Весьма кратко описывает Ильин и историю провала спланированной им набеговой операции на Ревель (Таллинн). В ходе этой «операции» два советских эсминца попали в плен.
«В конце декабря 1918 г. на миноносце «Спартак» я отправился в разведку к Ревелю и наткнулся на значительно превосходившую нас английскую эскадру, состоявшую из пяти легких крейсеров, вооруженных шестидюймовой артиллерией[83]. С боем отступая по направлению к Кронштадту, наш миноносец потерпел неожиданную аварию, врезавшись в каменную банку и сломав все лопасти винтов».
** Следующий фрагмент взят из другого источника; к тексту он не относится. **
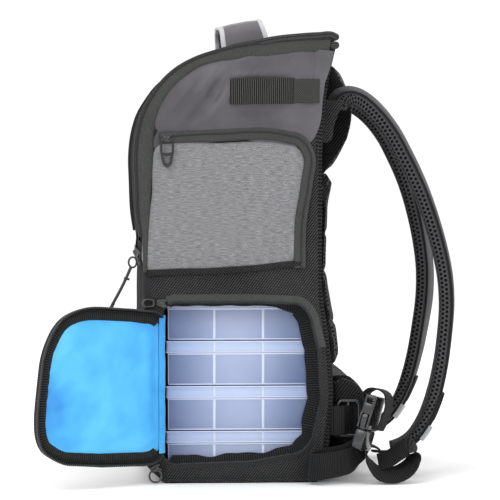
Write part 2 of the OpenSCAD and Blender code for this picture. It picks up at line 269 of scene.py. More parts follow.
def blue_satin(name):
    """Thin bright lining, whose colour runs from shaded to lit blues as painted fold shading."""
    s = Shader(name, "uv", Sheen_Weight=0.25, Sheen_Roughness=0.35, Specular_IOR_Level=0.45)
    # painted fold shading: slow noise between the shaded and the lit blue
    painted_fold_shade = s.noise(14.0, 3.0)
    threads = s.noise(500.0, 2.0, (1.0, 5.0))
    stops = ((0.32, (0.022, 0.25, 0.64)), (0.5, (0.055, 0.4, 0.8)), (0.7, (0.11, 0.53, 0.86)))
    s.colour((painted_fold_shade * 0.85 + threads * 0.15).clip(), *stops)
    s.rough(s.noise(60.0, 4.0), 0.38, 0.5)
    s.bump(threads, 0.0002, 0.3)
    return s.material


BLACK = (0.003, 0.003, 0.0032)
CHARCOAL = (0.022, 0.023, 0.022)
M = {
    "side_twill": twill("side_twill", BLACK, (0.06, 0.06, 0.061), 0.0022, "yz"),
    "back_twill": twill("back_twill", BLACK, (0.035, 0.035, 0.035), 0.0022, "xz"),
    "base_twill": twill("base_twill", BLACK, (0.03, 0.03, 0.03), 0.0026, "xy"),
    "pad_side": twill("pad_side", BLACK, (0.03, 0.03, 0.031), 0.0026, "yz", spots=0.2),
    "run_twill": twill("run_twill", BLACK, (0.045, 0.045, 0.045), 0.0022, "uv"),
    "charcoal": twill("charcoal", CHARCOAL, (0.085, 0.088, 0.084), 0.0013, spots=0.2, depth=0.0003),
    "charcoal_flat": twill("charcoal_flat", CHARCOAL, (0.07, 0.072, 0.069), 0.0013, "xz"),
    "ribbed_wall": ribbed("ribbed_wall", (0.004, 0.004, 0.004), (0.032, 0.032, 0.033), 0.0024),
    # the satin's dark and light stops are the shaded and lit ends of its painted fold shading
    "satin": satin("satin_grey", (0.036, 0.033, 0.038), (0.088, 0.082, 0.093)),
    "satin_run": satin("satin_run", (0.05, 0.048, 0.053), (0.09, 0.086, 0.095), "uv"),
    "handle": satin("handle_cloth", (0.05, 0.047, 0.053), (0.09, 0.085, 0.095), "uv"),
    "lid": satin("lid_cloth", (0.018, 0.018, 0.019), (0.032, 0.031, 0.033), "xz",
                 (0.9, 1.0), 0.0, 0.03),
    "piping": satin("piping", (0.36, 0.36, 0.38), (0.5, 0.5, 0.52), "uv", (0.35, 0.5), 0.3),
    "heather": heather("heather_cloth"),
    "tape": herringbone("zip_tape", (0.012, 0.012, 0.012), (0.035, 0.035, 0.035), 0.0014, 0.003),
    "loop": ribbed("loop_webbing", (0.002, 0.002, 0.002), (0.075, 0.077, 0.071), 0.0021, depth=0.0009),
    "loop_tape": herringbone("loop_tape", (0.008, 0.008, 0.008), (0.05, 0.05, 0.048), 0.0022, 0.004),
    "webbing": ribbed("webbing", (0.003, 0.003, 0.003), (0.026, 0.026, 0.027), 0.0018),
    "mesh": spacer_mesh("spacer_mesh", (0.001, 0.001, 0.001), (0.05, 0.05, 0.053), 0.0042),
    "pad_mesh": spacer_mesh("pad_mesh", (0.002, 0.002, 0.002), (0.045, 0.045, 0.047), 0.0036, "round"),
    "strap_back": satin("strap_back", (0.026, 0.026, 0.028), (0.05, 0.048, 0.053), "uv",
                        (0.7, 0.85), 0.05, 0.15),
    "blue": blue_satin("blue_lining"),
    "coil": plastic("coil", (0.014, 0.014, 0.015), 0.35, Specular_IOR_Level=0.35),
    "gloss": plastic("black_gloss", (0.012, 0.012, 0.013), 0.22, coat=0.6),
    "rubber": plastic("black_rubber", (0.03, 0.03, 0.032), 0.5),
    "metal": plastic("pull_metal", (0.018, 0.018, 0.02), 0.22, 0.2),
    "reflective": reflective("reflective_tape"),
    "tray": frosted("box_tray", (0.14, 0.2, 0.38), (0.44, 0.51, 0.72), 0.25),
    "lid_box": frosted("box_lid", (0.38, 0.48, 0.74), (0.56, 0.65, 0.86), 0.2),
    # rim: a lighter copy of the box plastic; its extra lightness is painted highlight along rims and dividers
    "rim": frosted("box_rim", (0.5, 0.56, 0.76), (0.68, 0.74, 0.9), 0.1),
}

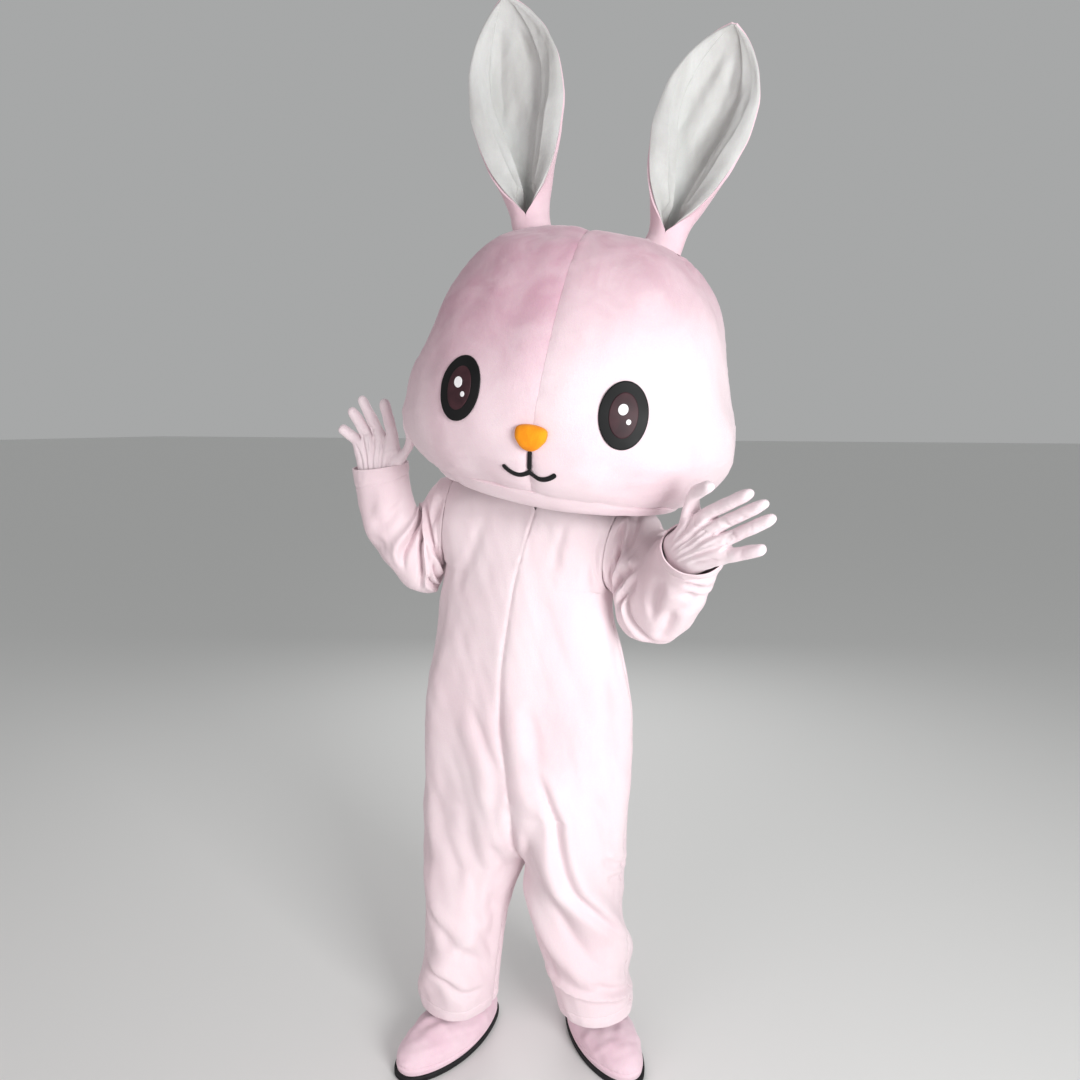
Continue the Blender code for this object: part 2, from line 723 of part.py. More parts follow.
def make_ears():
    """Each ear: a pink outer sheet rolled shut at its foot, and a white padded lining."""
    made = []
    steps = [-1 + 2 * i / 10 for i in range(11)]
    for name in SIDES:
        turn, foot = ear_frame(name)
        thick = np.array([1.0 / EAR_BREADTH[name], 1.0, 1.0 / EAR_LENGTH[name]])
        outer = np.zeros((len(EAR_ROWS), len(steps), 3))
        inner = np.zeros_like(outer)
        for r, share in enumerate(EAR_ROWS):
            for c, step in enumerate(steps):
                place = step * ear_reach(share)
                point = ear_point(place, share)
                normal = ear_normal(place, share) * thick
                pair = [turn @ point + foot, turn @ (point - normal * EAR_SHEET) + foot]
                if r == 0:
                    for one in pair:
                        one[2] = head_top(one[0], one[1]) + SEAM_GAP * 1.5
                outer[r, c], inner[r, c] = [to_room(one) for one in pair]
        made.append(add_wall(f"ear_{name}_outer", outer, inner, "pink plush"))
        lined = EAR_ROWS[2:]
        edged = [-1.0] + steps + [1.0]
        outer = np.zeros((len(lined), len(edged), 3))
        inner = np.zeros_like(outer)
        for r, share in enumerate(lined):
            ends = min(1.0, (share - lined[0]) * 12, (1.0 - share) * 16)
            for c, step in enumerate(edged):
                place = step * (1.0 if c in (0, len(edged) - 1) else ear_reach(share))
                point = ear_point(place, share)
                normal = ear_normal(place, share) * thick
                rim = math.exp(-(((1 - abs(place)) / 0.24) ** 2))
                pad = 0.003 + EAR_RIM * rim * max(0.15, ends)
                back = EAR_SHEET + SEAM_GAP
                outer[r, c] = to_room(turn @ (point - normal * back) + foot)
                inner[r, c] = to_room(turn @ (point - normal * (back + pad)) + foot)
        made.append(add_wall(f"ear_{name}_inner", outer, inner, "white plush"))
    return made


def head_sizes(height):
    """Half width and front depth of the head at a height."""
    low, high = 0.0, len(HEAD) - 1.0
    for _ in range(24):
        middle = (low + high) / 2
        if head_point(middle, 0.0)[2] > height:
            low = middle
        else:
            high = middle
    return head_point(low, math.pi / 2)[0], -head_point(low, 0.0)[1]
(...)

С 1923 г. бывший мичман (в конце 1917 г. съезд Центрального комитета Балтийского флота – «Центробалта» – постановил произвести его в лейтенанты) находился на дипломатической работе, а в перерывах между командировками руководил культурными организациями. В частности, журналами «Молодая гвардия» и «Красная новь», а также издательством «Московский рабочий». В 1938 г. он отказался вернуться в СССР с поста полпреда в Болгарии, после чего был объявлен «врагом народа». Умер он в Ницце, чуть менее месяца спустя после опубликования своего открытого письма Сталину.
Были и люди, оказавшиеся способными резко перестроиться при смене политической конъюнктуры. Так, вице–адмирал Андрей Семенович Максимов был избран матросами командующим Черноморским флотом в начале марта 1917 г. после серии убийств морских офицеров в Кронштадте, Ревеле и Гельсингфорсе[84]. Предшественник Максимова – вице–адмирал Адриан Иванович Непенин был убит в Гельсингфорсе выстрелом в спину.
К тому времени новый командующий был известным боевым офицером, имевшим пять орденов с мечами – признак награды за боевые заслуги. Среди них была весьма почитаемая четвертая степень ордена Святого Владимира с мечами и бантом. На момент назначения вице–адмирал Андрей Семенович Максимов 1–й[85] руководил минной обороной Балтийского флота.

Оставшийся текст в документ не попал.